Task to complete –
Count how many lines of the data below contain the string "joints"; the reply should be that number alone.
== Collected material
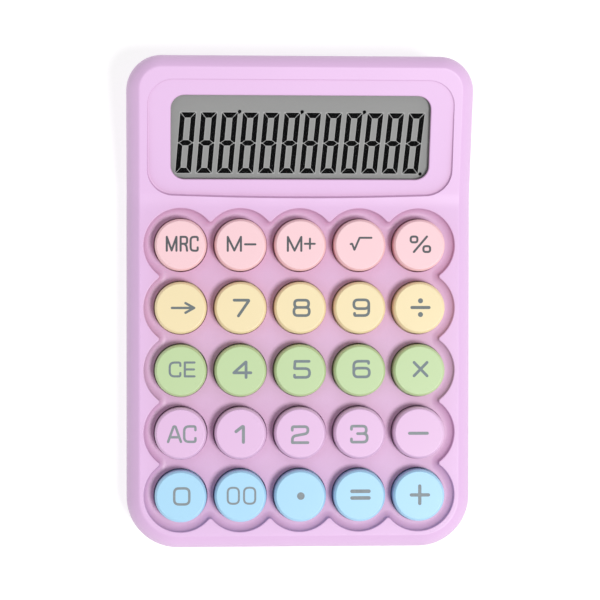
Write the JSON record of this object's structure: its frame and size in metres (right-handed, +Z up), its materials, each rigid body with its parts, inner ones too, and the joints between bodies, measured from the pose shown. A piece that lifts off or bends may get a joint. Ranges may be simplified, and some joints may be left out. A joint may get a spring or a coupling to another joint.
{
  "type": "desk calculator",
  "caption": "Desk calculator with a raised sloping display, round keys that travel down into a scalloped well, and a sliding battery door at the back of its underside.",
  "frame": {"origin": "middle of the footprint, on the surface that the feet stand on", "axes": "+X to the user's right, +Y from the user towards the display, +Z up"},
  "size_m": [0.1084, 0.154, 0.0285],
  "materials": {
    "case": "fine matt, lilac",
    "pink_keys": "satin, pale pink",
    "yellow_keys": "satin, pale yellow",
    "green_keys": "satin, pale green",
    "lilac_keys": "satin, pale lilac",
    "blue_keys": "satin, pale blue",
    "lens": "clear acrylic",
    "liquid_crystal": "grey liquid-crystal cell",
    "foil": "satin foil",
    "holder": "white moulded",
    "flex": "amber film with printed tracks",
    "board": "solder mask",
    "resin": "black resin",
    "silicone": "translucent silicone",
    "cell": "printed wrap",
    "contacts": "nickel plated",
    "red_wire": "soft sheath",
    "black_wire": "soft sheath",
    "screws": "zinc plated",
    "feet": "soft rubber"
  },
  "bodies": {
    "case": {"top_case": "case", "bottom_case": "case", "foot_front_left": "feet", "foot_front_right": "feet", "foot_back_left": "feet", "foot_back_right": "feet", "display_lens": "lens", "lcd_glass": "liquid_crystal", "lcd_reflector": "foil", "lcd_holder": "holder", "lcd_flex": "flex", "circuit_board": "board", "chip_resin": "resin", "capacitor": "resin", "dome_mat": "silicone", "battery": "cell", "battery_contact": "contacts", "battery_spring": "contacts", "wire_red": "red_wire", "wire_black": "black_wire", "case_screw_1": "screws", "case_screw_2": "screws", "case_screw_3": "screws", "case_screw_4": "screws", "case_screw_5": "screws", "case_screw_6": "screws", "board_screw_1": "screws", "board_screw_2": "screws", "board_screw_3": "screws", "board_screw_4": "screws", "holder_screw_1": "screws", "holder_screw_2": "screws"},
    "cap_memory_recall": {"key_memory_recall": "pink_keys"},
    "cap_memory_minus": {"key_memory_minus": "pink_keys"},
    "cap_memory_plus": {"key_memory_plus": "pink_keys"},
    "cap_root": {"key_root": "pink_keys"},
    "cap_percent": {"key_percent": "pink_keys"},
    "cap_backspace": {"key_backspace": "yellow_keys"},
    "cap_7": {"key_7": "yellow_keys"},
    "cap_8": {"key_8": "yellow_keys"},
    "cap_9": {"key_9": "yellow_keys"},
    "cap_divide": {"key_divide": "yellow_keys"},
    "cap_clear_entry": {"key_clear_entry": "green_keys"},
    "cap_4": {"key_4": "green_keys"},
    "cap_5": {"key_5": "green_keys"},
    "cap_6": {"key_6": "green_keys"},
    "cap_multiply": {"key_multiply": "green_keys"},
    "cap_all_clear": {"key_all_clear": "lilac_keys"},
    "cap_1": {"key_1": "lilac_keys"},
    "cap_2": {"key_2": "lilac_keys"},
    "cap_3": {"key_3": "lilac_keys"},
    "cap_subtract": {"key_subtract": "lilac_keys"},
    "cap_0": {"key_0": "blue_keys"},
    "cap_00": {"key_00": "blue_keys"},
    "cap_point": {"key_point": "blue_keys"},
    "cap_equals": {"key_equals": "blue_keys"},
    "cap_add": {"key_add": "blue_keys"},
    "door": {"battery_door": "case"}
  },
  "joints": [
    {"name": "press_memory_recall", "type": "slide", "parent": "case", "child": "cap_memory_recall", "axis": [0, 0, -1], "range_m": [0, 0.002], "stiffness_N_per_m": 300, "springref_m": -0.001, "deforming": ["dome_mat"]},
    {"name": "press_memory_minus", "type": "slide", "parent": "case", "child": "cap_memory_minus", "axis": [0, 0, -1], "range_m": [0, 0.002], "stiffness_N_per_m": 300, "springref_m": -0.001, "deforming": ["dome_mat"]},
    {"name": "press_memory_plus", "type": "slide", "parent": "case", "child": "cap_memory_plus", "axis": [0, 0, -1], "range_m": [0, 0.002], "stiffness_N_per_m": 300, "springref_m": -0.001, "deforming": ["dome_mat"]},
    {"name": "press_root", "type": "slide", "parent": "case", "child": "cap_root", "axis": [0, 0, -1], "range_m": [0, 0.002], "stiffness_N_per_m": 300, "springref_m": -0.001, "deforming": ["dome_mat"]},
    {"name": "press_percent", "type": "slide", "parent": "case", "child": "cap_percent", "axis": [0, 0, -1], "range_m": [0, 0.002], "stiffness_N_per_m": 300, "springref_m": -0.001, "deforming": ["dome_mat"]},
    {"name": "press_backspace", "type": "slide", "parent": "case", "child": "cap_backspace", "axis": [0, 0, -1], "range_m": [0, 0.002], "stiffness_N_per_m": 300, "springref_m": -0.001, "deforming": ["dome_mat"]},
    {"name": "press_7", "type": "slide", "parent": "case", "child": "cap_7", "axis": [0, 0, -1], "range_m": [0, 0.002], "stiffness_N_per_m": 300, "springref_m": -0.001, "deforming": ["dome_mat"]},
    {"name": "press_8", "type": "slide", "parent": "case", "child": "cap_8", "axis": [0, 0, -1], "range_m": [0, 0.002], "stiffness_N_per_m": 300, "springref_m": -0.001, "deforming": ["dome_mat"]},
    {"name": "press_9", "type": "slide", "parent": "case", "child": "cap_9", "axis": [0, 0, -1], "range_m": [0, 0.002], "stiffness_N_per_m": 300, "springref_m": -0.001, "deforming": ["dome_mat"]},
    {"name": "press_divide", "type": "slide", "parent": "case", "child": "cap_divide", "axis": [0, 0, -1], "range_m": [0, 0.002], "stiffness_N_per_m": 300, "springref_m": -0.001, "deforming": ["dome_mat"]},
    {"name": "press_clear_entry", "type": "slide", "parent": "case", "child": "cap_clear_entry", "axis": [0, 0, -1], "range_m": [0, 0.002], "stiffness_N_per_m": 300, "springref_m": -0.001, "deforming": ["dome_mat"]},
    {"name": "press_4", "type": "slide", "parent": "case", "child": "cap_4", "axis": [0, 0, -1], "range_m": [0, 0.002], "stiffness_N_per_m": 300, "springref_m": -0.001, "deforming": ["dome_mat"]},
    {"name": "press_5", "type": "slide", "parent": "case", "child": "cap_5", "axis": [0, 0, -1], "range_m": [0, 0.002], "stiffness_N_per_m": 300, "springref_m": -0.001, "deforming": ["dome_mat"]},
    {"name": "press_6", "type": "slide", "parent": "case", "child": "cap_6", "axis": [0, 0, -1], "range_m": [0, 0.002], "stiffness_N_per_m": 300, "springref_m": -0.001, "deforming": ["dome_mat"]},
    {"name": "press_multiply", "type": "slide", "parent": "case", "child": "cap_multiply", "axis": [0, 0, -1], "range_m": [0, 0.002], "stiffness_N_per_m": 300, "springref_m": -0.001, "deforming": ["dome_mat"]},
    {"name": "press_all_clear", "type": "slide", "parent": "case", "child": "cap_all_clear", "axis": [0, 0, -1], "range_m": [0, 0.002], "stiffness_N_per_m": 300, "springref_m": -0.001, "deforming": ["dome_mat"]},
    {"name": "press_1", "type": "slide", "parent": "case", "child": "cap_1", "axis": [0, 0, -1], "range_m": [0, 0.002], "stiffness_N_per_m": 300, "springref_m": -0.001, "deforming": ["dome_mat"]},
    {"name": "press_2", "type": "slide", "parent": "case", "child": "cap_2", "axis": [0, 0, -1], "range_m": [0, 0.002], "stiffness_N_per_m": 300, "springref_m": -0.001, "deforming": ["dome_mat"]},
    {"name": "press_3", "type": "slide", "parent": "case", "child": "cap_3", "axis": [0, 0, -1], "range_m": [0, 0.002], "stiffness_N_per_m": 300, "springref_m": -0.001, "deforming": ["dome_mat"]},
    {"name": "press_subtract", "type": "slide", "parent": "case", "child": "cap_subtract", "axis": [0, 0, -1], "range_m": [0, 0.002], "stiffness_N_per_m": 300, "springref_m": -0.001, "deforming": ["dome_mat"]},
    {"name": "press_0", "type": "slide", "parent": "case", "child": "cap_0", "axis": [0, 0, -1], "range_m": [0, 0.002], "stiffness_N_per_m": 300, "springref_m": -0.001, "deforming": ["dome_mat"]},
    {"name": "press_00", "type": "slide", "parent": "case", "child": "cap_00", "axis": [0, 0, -1], "range_m": [0, 0.002], "stiffness_N_per_m": 300, "springref_m": -0.001, "deforming": ["dome_mat"]},
    {"name": "press_point", "type": "slide", "parent": "case", "child": "cap_point", "axis": [0, 0, -1], "range_m": [0, 0.002], "stiffness_N_per_m": 300, "springref_m": -0.001, "deforming": ["dome_mat"]},
    {"name": "press_equals", "type": "slide", "parent": "case", "child": "cap_equals", "axis": [0, 0, -1], "range_m": [0, 0.002], "stiffness_N_per_m": 300, "springref_m": -0.001, "deforming": ["dome_mat"]},
    {"name": "press_add", "type": "slide", "parent": "case", "child": "cap_add", "axis": [0, 0, -1], "range_m": [0, 0.002], "stiffness_N_per_m": 300, "springref_m": -0.001, "deforming": ["dome_mat"]},
    {"name": "door_slide", "type": "slide", "parent": "case", "child": "door", "axis": [0, 1, 0], "range_m": [0, 0.03]}
  ]
}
====
Solution for this exercise –
2